▶ **The task**:
Reproduce precisely the lines between the start of the data below and the line with "its outer face.", both included.

▶ **Material for this exercise**:
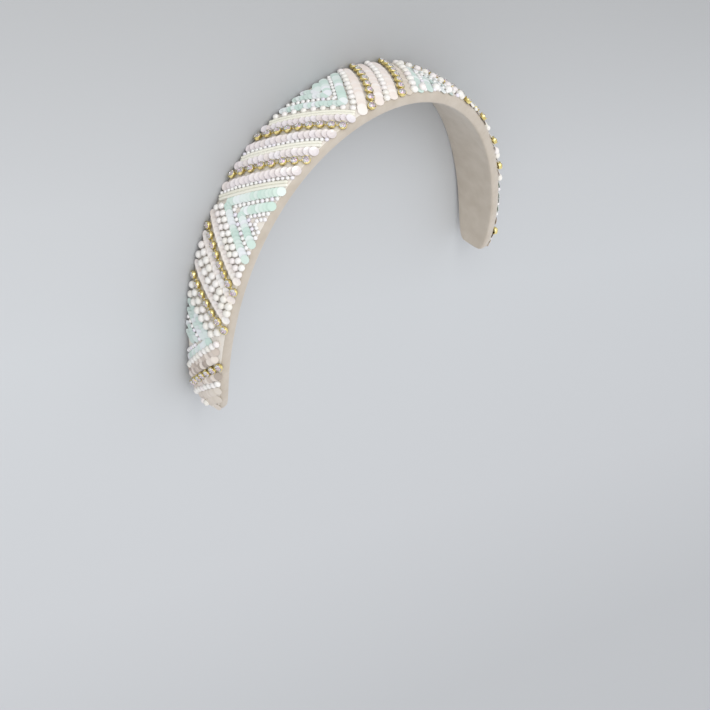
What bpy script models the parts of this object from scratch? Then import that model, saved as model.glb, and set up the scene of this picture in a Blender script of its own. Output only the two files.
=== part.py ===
"""A padded satin headband with slanted groups of bead rows and rhinestone cup chains on its outer face.

The hoop lies on its rear side wall with the front wall up. Positions on it are given as s, the
millimetres along the middle of the inner face from the crown, v, the millimetres across from the
front wall (negative) to the rear wall (positive), and a lift off the inner or the outer face."""

import math

import bmesh
import bpy
import numpy as np

MM = 0.001

# The hoop
HALF_LENGTH = 161.0
CROWN_RADIUS = 71.2
LEG_RADIUS = 135.0
BEND_FROM = 0.20
BEND_TO = 0.75
CROWN_WIDTH = 30.2
TIP_WIDTH = 7.4
TAPER_POWER = 0.3

# Its padded section
WALL_CROWN = 4.9
WALL_TIP = 3.9
DOME_CROWN = 2.0
DOME_TIP = 0.6
DOME_POWER = 2.4
CORNER = 0.8
SHOULDER = 0.5
SHOULDER_AT = 0.96
DOME_STEPS = (SHOULDER_AT, 0.82, 0.6, 0.3, 0.0, -0.3, -0.6, -0.82, -SHOULDER_AT)
HOOP_STEPS = 34

# The plane that the rear wall rests on: its distance behind the middle at the crown, and its slope
REST_AT_CROWN = 14.8
REST_SLOPE = 0.0272

# Beads on the outer face
CLEARANCE = 0.35
SEAM = 0.2
FRONT_MARGIN = 0.7
REAR_MARGIN = 0.9
VALLEY = 0.55
END_HEIGHT = 0.8
BUNDLE_STATIONS = (0.0, 0.07, 0.28, 0.5, 0.72, 0.93, 1.0)

# Rhinestone cup chain
CUP_RADIUS = 1.95
CUP_HEIGHT = 1.6
LINK_HEIGHT = 0.7
TABLE_RADIUS = 1.05
TABLE_HEIGHT = 2.5
CHAIN_PITCH = 4.4
CHAIN_HALF = 2.15
CHAIN_FRONT_INSET = 0.4
CHAIN_REAR_INSET = 1.8
SIDES = 8

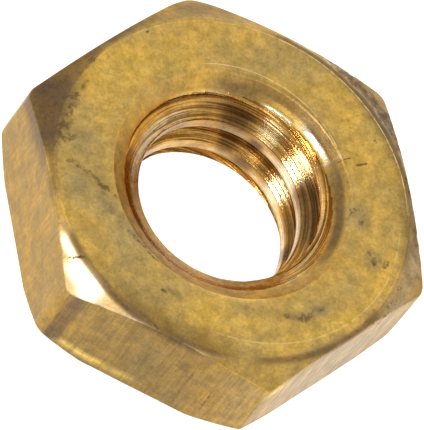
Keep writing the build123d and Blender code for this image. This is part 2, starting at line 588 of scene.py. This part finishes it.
class Rows:
    """Collects rows of vertices that go round the axis, and the faces between them."""

    def __init__(self, angle):
        self.angle = angle
        self.points = []
        self.zones = []
        self.edges = []
        self.count = 0
        self.faces = []
        self.last = None

    def keep(self, points, zone, edge):
        """Stores vertices with their zone and how much they lie on a rounded edge."""
        self.points.append(points)
        self.zones.append(np.full(len(points), zone))
        self.edges.append(np.full(len(points), edge))
        self.count += len(points)

    def add(self, radius, height, zone, edge=0.0):
        """One more row, joined to the row before it."""
        radius = np.broadcast_to(radius, self.angle.shape)
        height = np.broadcast_to(height, self.angle.shape)
        index = np.arange(len(self.angle)) + self.count
        self.keep(ring_positions(self.angle, radius, height), zone, edge)
        if self.last is not None:
            self.join(self.last, index)
        self.last = index

    def join(self, low, high):
        """Faces between two rows."""
        for i in range(len(low)):
            k = (i + 1) % len(low)
            self.faces.append((low[i], low[k], high[k], high[i]))


def add_profile(rows, corners, cuts, bevels, zones):
    """Rows along straight runs between corners, each corner rounded over its bevel length."""
    corners = [np.stack(np.broadcast_arrays(c[0], c[1], rows.angle)[:2], axis=-1) for c in corners]
    runs = []
    for a, b in zip(corners, corners[1:]):
        length = np.maximum(np.linalg.norm(b - a, axis=-1, keepdims=True), TINY)
        runs.append(((b - a) / length, length))
    for k, (direction, length) in enumerate(runs):
        begin = np.minimum(bevels[k], length * BEVEL_SHARE)
        end = np.minimum(bevels[k + 1], length * BEVEL_SHARE)
        first = corners[k] + direction * begin
        last = corners[k + 1] - direction * end
        if k > 0:
            last_direction, last_length = runs[k - 1]
            before = corners[k] - last_direction * np.minimum(bevels[k], last_length * BEVEL_SHARE)
            for t in BEVEL_STEPS:
                p = before * (1 - t) ** 2 + corners[k] * 2 * t * (1 - t) + first * t * t
                rows.add(p[:, 0], p[:, 1], zones[k - 1] if t < 0.5 else zones[k], edge=1.0)
        run = np.linalg.norm(last - first, axis=-1, keepdims=True)
        guard = np.minimum(EDGE_GUARD, run / cuts[k])
        near, far = first + direction * guard, last - direction * guard
        rows.add(first[:, 0], first[:, 1], zones[k])
        for t in np.linspace(0, 1, cuts[k]):
            p = near * (1 - t) + far * t
            rows.add(p[:, 0], p[:, 1], zones[k])
        rows.add(last[:, 0], last[:, 1], zones[k])


def bore_heights(angle, top_height, bottom_height):
    """Heights of rows that climb with the thread and fall at the same places in every pitch."""
    turns = math.ceil((top_height - bottom_height) / PITCH) + 1
    levels = turns * PITCH_ROWS + PITCH_ROWS + SPARE_ROWS
    start = bottom_height - PITCH - TINY
    phase = CREST_HEIGHT / PITCH + 0.5
    low = start - (start / PITCH - phase) % (1 / PITCH_ROWS) * PITCH
    heights = low + np.arange(levels)[:, None] * PITCH / PITCH_ROWS
    return heights + PITCH * angle[None, :] / (2 * math.pi)


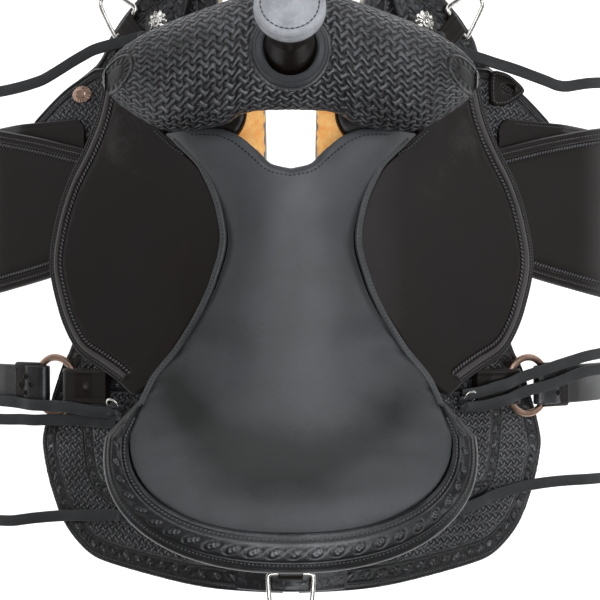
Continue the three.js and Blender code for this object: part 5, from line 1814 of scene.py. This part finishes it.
def make_bow(word, at, axes):
    ey, down, deep = axes
    line = spline(STIRRUP_LINE, 9)
    path = at(line[:, 0], line[:, 1], 0)
    parts = tube(Parts(), path, deep, oblong(25, 6.5, 0.62, 4))
    for way in (-1, 1):
        ball(parts, at([way * 51.9], [-9.5], 0)[0], (25, 6.2, 6.4), axes=np.array([deep, ey, down]))
    piece(f"stirrup_{word}_bow", parts, [WOOD], f"stirrup_body_{word}", f"stirrup_{word}")
    flat = (np.abs(line[:, 0]) < 45) & (line[:, 1] > 90)
    parts = tube(Parts(), path[flat], deep, oblong(25.8, 7.3, 0.5, 4))
    across = np.arange(-38, 39, 4.0)
    sew = lambda x, y, h: at(x, TREAD_C - 7.45 - h, y)
    for row in (-19.0, 19.0):
        threads = np.stack([across, np.full(len(across), row)], 1)
        stitches(parts, sew, threads, np.tile([1.0, 0.0], (len(across), 1)), 0.1, (3.0, 1.1))
    piece(f"stirrup_{word}_tread", parts, [SMOOTH, THREAD], f"stirrup_body_{word}")


def make_nuts(word, at):
    """The six-sided nuts with round ends on the stirrup's bolt."""
    parts = Parts()
    corners = np.abs(np.sin(3 * np.linspace(0, 2 * math.pi, 24, endpoint=False)))
    for way in (-1, 1):
        rings = [bolt_circle(at, way * reach, r * (1 - 0.07 * corners * (reach < 67)), 24) for reach,
                 r in NUT_PROFILE]
        loft(parts, np.array(rings))
    piece(f"stirrup_{word}_nuts", parts, [NICKEL], f"fender_set_{word}")


def make_stirrups():
    for word, side in SIDES:
        axes = np.array([[0.0, 1, 0], [0.0, 0, -1], [side, 0.0, 0.0]])
        at = on_axes(on(side, BOLT_U, FENDER_Y, BOLT_H), *axes)
        make_bow(word, at, axes)
        make_nuts(word, at)
        roller = loft(Parts(), np.array([bolt_circle(at, x, r, 28) for x, r in ROLLER_PROFILE]))
        piece(f"stirrup_{word}_roller", roller, [SMOOTH], f"fender_set_{word}")


# ---------------------------------------------------------------- wool, linings and the tree
def waves(a, b, scale, count, seed):
    """A smooth random height from waves that run every way."""
    rng = np.random.default_rng(seed)
    total = np.zeros(np.shape(a))
    for _ in range(count):
        way, phase, k = rng.uniform(0, 2 * math.pi), rng.uniform(0, 2 * math.pi), rng.uniform(0.7,
                1.4) / scale
        total += np.sin((a * math.cos(way) + b * math.sin(way)) * k * 2 * math.pi + phase)
    return total / math.sqrt(count)


def make_wool():
    outline = closed([(u + (2 if u < 80 and y < 300 else 0) - (3 if u > 150 else 0), y, *rest) for u, y,
                      *rest in SKIRT_OUTLINE], 4)
    filled = fill(outline, 4.2)
    tufts = lambda a, b, d, s: -1.4 + 0.9 * np.clip(waves(a, b, 11, 14, 3), -1.4, 1.4) + 0.5 * waves(a, b,
            5.5, 14, 7)
    for word, side in SIDES:
        under = lambda a, b, h: on(side, a, b, 15.6 - h)
        parts = panel(Parts(), under, filled, 0.2, 15.4, lambda a, b, d,
                      s: np.minimum(tufts(a, b, d, s), 0.2), edge=5)
        piece(f"fleece_{word}_wool", parts, [WOOL], BODY, f"fleece_{word}", sharp=180)


def make_linings():
    for word, side in SIDES:
        rng = np.random.default_rng(11 if side < 0 else 12)
        y = np.linspace(204, 112, 24)
        inner = [(18.4 + float(v), a) for a, v in zip(y, rng.uniform(0, 1.8, 24))]
        outline = closed([(*inner[0], 1), *inner[1:-1], (*inner[-1], 1), (54, 112, 1), (54, 204, 1)], 1.6)
        base = lambda a, b: 28.8 + 6 * np.clip((a - 20) / 34, 0, 1)
        relief = lambda a, b, d, s: 0.35 * waves(a, b, 16, 8, 5) + 0.18 * waves(a, b, 5, 8, 6)
        parts = panel(Parts(), lambda a, b, h: on(side, a, b, h), fill(outline, 2.2), lambda a,
                      b: base(a, b) + 1,
                      lambda a, b: base(a, b) + 3.2, relief, edge=0.9)
        piece(f"gullet_lining_{word}_hide", parts, [RUSSET], BODY,
              f"gullet_lining_{word}")


def paint(material, *names):
    for name in names:
        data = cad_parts[name].data
        data.materials.clear()
        data.materials.append(material)


make_straps()
make_rings()
make_conchos()
make_knots()
make_stirrups()
make_wool()
make_linings()
paint(RAWHIDE, "tree_fork")
paint(SMOOTH, "cantle_board", "ground_seat", "tree_bar_left", "tree_bar_right")
paint(NICKEL, "stirrup_bolt_left", "stirrup_bolt_right")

▶ **Expected answer**:
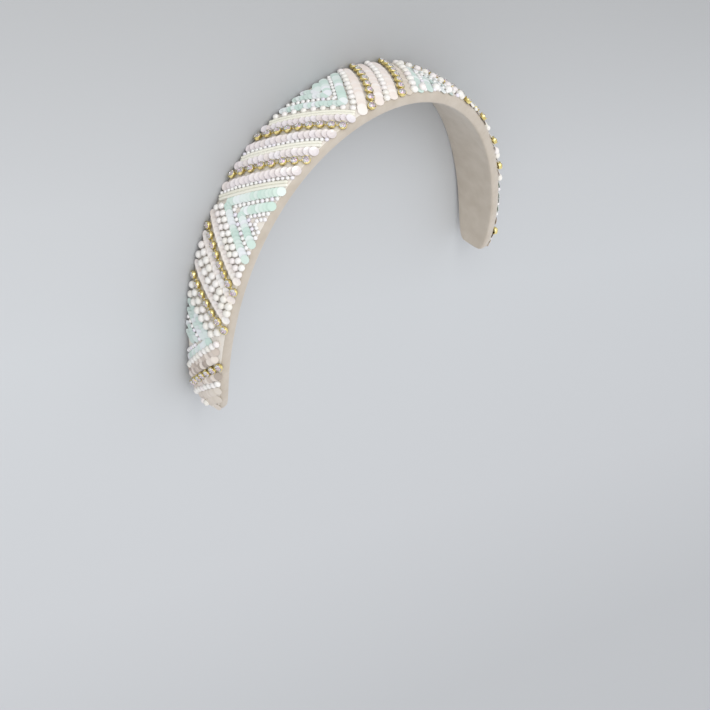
What bpy script models the parts of this object from scratch? Then import that model, saved as model.glb, and set up the scene of this picture in a Blender script of its own. Output only the two files.
=== part.py ===
"""A padded satin headband with slanted groups of bead rows and rhinestone cup chains on its outer face.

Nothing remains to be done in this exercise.